Shin Takamatsu Architect & Associates

国の管轄である独立行政法人・科学技術振興機構(JST)が、京都大学工学部桂キャンパスに隣接する敷地に研究成果活用のための施設を建設することを決定し、公募型プロポーザル設計競技を実施した結果、我々を含む2社からなる設計共同体を設計者として特定した。施設の主要目的は、京都大学工学部における研究成果をシーズとし、さらなる集中的な研究の推進を通じてその実用化・事業化を支援することにある。端的に言うならば、施設用途は汎用性の高い研究施設であり、従って、プログラムはこの種の施設の例に洩れず、研究室群、会議・セミナー室群、リフレッシュスペース及び管理諸室によって構成されている。実施設計案は、プロポーザル設計競技提出案とほとんど寸分違わない。
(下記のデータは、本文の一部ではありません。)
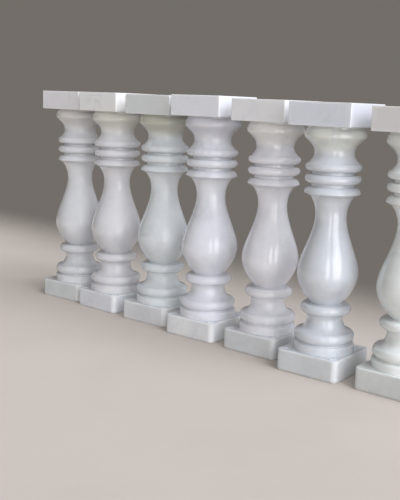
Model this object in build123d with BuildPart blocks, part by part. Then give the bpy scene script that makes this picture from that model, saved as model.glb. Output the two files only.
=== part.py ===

即ち施設を大きく二分し、その西側に研究室群を集中するとともに、東側に3層吹抜のアトリウムを確保した上で、その内部に階段状にリフレッシュスペース及びセミナー群を積層するというものである。即ち、閉鎖ゾーンと開放及半開放ゾーンを明確に峻別したダイアグラムをそっくりそのまま空間化した、言わば図式的構成であると言ってよい。長時間に渡り極度の集中を要する研究生活にとっては、この素朴なまでの相補的構成こそふさわしいと考えたからである。